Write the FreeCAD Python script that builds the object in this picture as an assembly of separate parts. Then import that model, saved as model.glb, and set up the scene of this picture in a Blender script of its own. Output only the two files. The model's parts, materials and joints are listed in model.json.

::::::::

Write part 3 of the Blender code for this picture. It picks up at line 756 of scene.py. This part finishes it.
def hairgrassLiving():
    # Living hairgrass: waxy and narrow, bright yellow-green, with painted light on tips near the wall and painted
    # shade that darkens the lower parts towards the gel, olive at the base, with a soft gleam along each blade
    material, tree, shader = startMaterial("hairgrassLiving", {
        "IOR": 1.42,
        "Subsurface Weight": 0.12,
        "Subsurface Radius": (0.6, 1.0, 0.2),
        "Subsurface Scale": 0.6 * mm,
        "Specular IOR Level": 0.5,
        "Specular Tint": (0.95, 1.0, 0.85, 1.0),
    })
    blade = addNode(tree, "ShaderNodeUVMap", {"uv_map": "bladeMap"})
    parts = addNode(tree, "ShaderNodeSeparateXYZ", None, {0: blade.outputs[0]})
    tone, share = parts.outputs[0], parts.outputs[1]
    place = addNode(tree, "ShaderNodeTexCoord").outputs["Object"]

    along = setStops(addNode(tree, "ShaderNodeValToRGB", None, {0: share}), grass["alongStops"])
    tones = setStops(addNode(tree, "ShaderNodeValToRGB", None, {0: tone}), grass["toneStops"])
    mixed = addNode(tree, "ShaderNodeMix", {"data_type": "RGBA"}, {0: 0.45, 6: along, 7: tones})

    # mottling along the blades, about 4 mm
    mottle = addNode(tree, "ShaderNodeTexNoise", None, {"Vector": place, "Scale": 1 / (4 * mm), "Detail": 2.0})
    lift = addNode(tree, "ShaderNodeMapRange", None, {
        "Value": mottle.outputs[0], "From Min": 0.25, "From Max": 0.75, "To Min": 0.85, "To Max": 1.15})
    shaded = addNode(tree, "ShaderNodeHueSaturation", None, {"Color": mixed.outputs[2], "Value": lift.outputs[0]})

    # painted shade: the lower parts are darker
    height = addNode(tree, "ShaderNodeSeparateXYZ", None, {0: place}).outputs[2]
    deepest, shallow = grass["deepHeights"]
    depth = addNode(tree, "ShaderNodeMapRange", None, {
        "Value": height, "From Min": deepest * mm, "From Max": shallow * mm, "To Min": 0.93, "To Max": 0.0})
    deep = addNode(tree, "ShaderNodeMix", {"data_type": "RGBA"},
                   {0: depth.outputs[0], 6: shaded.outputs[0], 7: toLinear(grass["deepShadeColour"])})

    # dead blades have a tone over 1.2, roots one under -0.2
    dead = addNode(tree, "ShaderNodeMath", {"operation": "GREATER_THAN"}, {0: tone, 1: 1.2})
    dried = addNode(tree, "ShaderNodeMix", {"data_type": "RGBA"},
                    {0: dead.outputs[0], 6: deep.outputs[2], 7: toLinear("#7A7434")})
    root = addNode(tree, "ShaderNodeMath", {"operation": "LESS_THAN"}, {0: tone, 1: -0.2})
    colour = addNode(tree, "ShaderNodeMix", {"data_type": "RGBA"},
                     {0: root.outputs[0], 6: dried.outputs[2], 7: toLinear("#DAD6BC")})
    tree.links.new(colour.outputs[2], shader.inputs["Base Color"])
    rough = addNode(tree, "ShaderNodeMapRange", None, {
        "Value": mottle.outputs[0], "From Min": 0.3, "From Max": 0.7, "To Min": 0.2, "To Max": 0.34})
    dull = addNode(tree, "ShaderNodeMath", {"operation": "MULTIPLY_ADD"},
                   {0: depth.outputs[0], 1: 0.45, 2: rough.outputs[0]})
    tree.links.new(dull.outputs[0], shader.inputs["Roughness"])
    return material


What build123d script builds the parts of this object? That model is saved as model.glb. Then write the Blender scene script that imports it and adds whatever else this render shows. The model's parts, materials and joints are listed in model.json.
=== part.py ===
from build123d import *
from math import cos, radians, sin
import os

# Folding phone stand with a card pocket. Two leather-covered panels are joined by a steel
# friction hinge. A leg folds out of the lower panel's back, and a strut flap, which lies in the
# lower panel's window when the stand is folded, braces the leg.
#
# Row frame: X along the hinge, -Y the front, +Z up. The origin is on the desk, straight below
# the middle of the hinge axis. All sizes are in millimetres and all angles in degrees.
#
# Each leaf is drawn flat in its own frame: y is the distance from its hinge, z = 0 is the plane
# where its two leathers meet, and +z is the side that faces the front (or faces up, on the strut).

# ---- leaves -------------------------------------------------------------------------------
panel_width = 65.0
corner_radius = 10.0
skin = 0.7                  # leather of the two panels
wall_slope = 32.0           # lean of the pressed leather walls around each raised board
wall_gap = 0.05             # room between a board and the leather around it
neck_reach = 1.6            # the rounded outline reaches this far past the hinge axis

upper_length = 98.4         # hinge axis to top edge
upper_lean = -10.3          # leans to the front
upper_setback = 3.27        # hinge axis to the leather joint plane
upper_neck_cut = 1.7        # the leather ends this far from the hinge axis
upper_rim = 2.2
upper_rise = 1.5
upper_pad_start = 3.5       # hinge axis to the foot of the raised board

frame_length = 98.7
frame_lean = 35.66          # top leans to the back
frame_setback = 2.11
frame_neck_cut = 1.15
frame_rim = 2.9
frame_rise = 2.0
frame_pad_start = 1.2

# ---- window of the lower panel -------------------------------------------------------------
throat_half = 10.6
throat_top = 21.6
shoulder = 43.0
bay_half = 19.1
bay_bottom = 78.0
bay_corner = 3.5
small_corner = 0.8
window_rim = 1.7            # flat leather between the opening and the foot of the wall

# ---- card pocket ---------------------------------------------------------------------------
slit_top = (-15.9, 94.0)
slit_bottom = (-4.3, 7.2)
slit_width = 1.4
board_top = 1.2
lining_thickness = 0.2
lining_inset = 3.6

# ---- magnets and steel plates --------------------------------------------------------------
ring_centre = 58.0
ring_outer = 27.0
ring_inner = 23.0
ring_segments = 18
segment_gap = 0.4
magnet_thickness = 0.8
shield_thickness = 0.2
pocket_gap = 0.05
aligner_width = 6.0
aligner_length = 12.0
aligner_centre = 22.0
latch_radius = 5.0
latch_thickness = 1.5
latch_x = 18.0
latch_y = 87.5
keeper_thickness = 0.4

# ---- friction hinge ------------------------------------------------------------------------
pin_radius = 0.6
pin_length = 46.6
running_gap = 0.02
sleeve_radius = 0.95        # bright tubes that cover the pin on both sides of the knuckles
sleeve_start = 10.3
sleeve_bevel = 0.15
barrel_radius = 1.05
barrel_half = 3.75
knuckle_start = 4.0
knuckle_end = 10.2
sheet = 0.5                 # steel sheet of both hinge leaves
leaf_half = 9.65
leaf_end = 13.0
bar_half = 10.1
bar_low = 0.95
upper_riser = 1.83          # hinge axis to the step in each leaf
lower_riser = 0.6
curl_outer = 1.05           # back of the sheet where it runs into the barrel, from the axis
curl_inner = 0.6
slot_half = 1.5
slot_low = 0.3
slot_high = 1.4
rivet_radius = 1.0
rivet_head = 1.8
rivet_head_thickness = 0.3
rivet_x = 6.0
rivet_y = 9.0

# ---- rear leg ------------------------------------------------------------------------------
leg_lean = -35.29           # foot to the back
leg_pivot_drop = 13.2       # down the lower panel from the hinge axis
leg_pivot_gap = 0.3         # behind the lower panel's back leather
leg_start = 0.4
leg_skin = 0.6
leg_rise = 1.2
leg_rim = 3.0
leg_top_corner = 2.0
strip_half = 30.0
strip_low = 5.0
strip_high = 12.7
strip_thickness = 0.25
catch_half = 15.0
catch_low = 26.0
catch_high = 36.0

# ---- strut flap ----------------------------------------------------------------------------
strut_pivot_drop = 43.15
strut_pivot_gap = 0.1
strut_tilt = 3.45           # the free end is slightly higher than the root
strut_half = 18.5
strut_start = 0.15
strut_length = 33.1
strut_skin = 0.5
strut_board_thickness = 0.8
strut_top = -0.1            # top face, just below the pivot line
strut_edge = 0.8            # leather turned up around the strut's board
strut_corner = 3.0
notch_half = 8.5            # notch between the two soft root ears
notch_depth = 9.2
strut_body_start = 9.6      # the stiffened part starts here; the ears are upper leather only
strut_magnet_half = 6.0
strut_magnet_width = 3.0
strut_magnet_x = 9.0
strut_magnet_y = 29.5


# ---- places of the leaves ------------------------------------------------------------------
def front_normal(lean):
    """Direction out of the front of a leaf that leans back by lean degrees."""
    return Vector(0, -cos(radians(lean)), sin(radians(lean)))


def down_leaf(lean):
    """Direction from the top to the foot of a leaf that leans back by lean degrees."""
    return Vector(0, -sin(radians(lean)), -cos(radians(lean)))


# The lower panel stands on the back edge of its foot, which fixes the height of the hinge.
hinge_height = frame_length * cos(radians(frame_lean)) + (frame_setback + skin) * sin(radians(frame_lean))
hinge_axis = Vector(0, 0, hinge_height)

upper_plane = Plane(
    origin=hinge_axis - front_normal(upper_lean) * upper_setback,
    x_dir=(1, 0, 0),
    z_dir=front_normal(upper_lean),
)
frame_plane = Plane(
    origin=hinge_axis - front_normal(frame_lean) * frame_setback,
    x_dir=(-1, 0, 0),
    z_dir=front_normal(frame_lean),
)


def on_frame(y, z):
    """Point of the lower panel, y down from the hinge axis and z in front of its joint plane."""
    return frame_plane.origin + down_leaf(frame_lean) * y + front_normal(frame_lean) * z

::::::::

▸ Task description:
Show all lines from the data above in which the word "scene" appears.

▸ Solution for this task:
Write the FreeCAD Python script that builds the object in this picture as an assembly of separate parts. Then import that model, saved as model.glb, and set up the scene of this picture in a Blender script of its own. Output only the two files. The model's parts, materials and joints are listed in model.json.
Write part 3 of the Blender code for this picture. It picks up at line 756 of scene.py. This part finishes it.
What build123d script builds the parts of this object? That model is saved as model.glb. Then write the Blender scene script that imports it and adds whatever else this render shows. The model's parts, materials and joints are listed in model.json.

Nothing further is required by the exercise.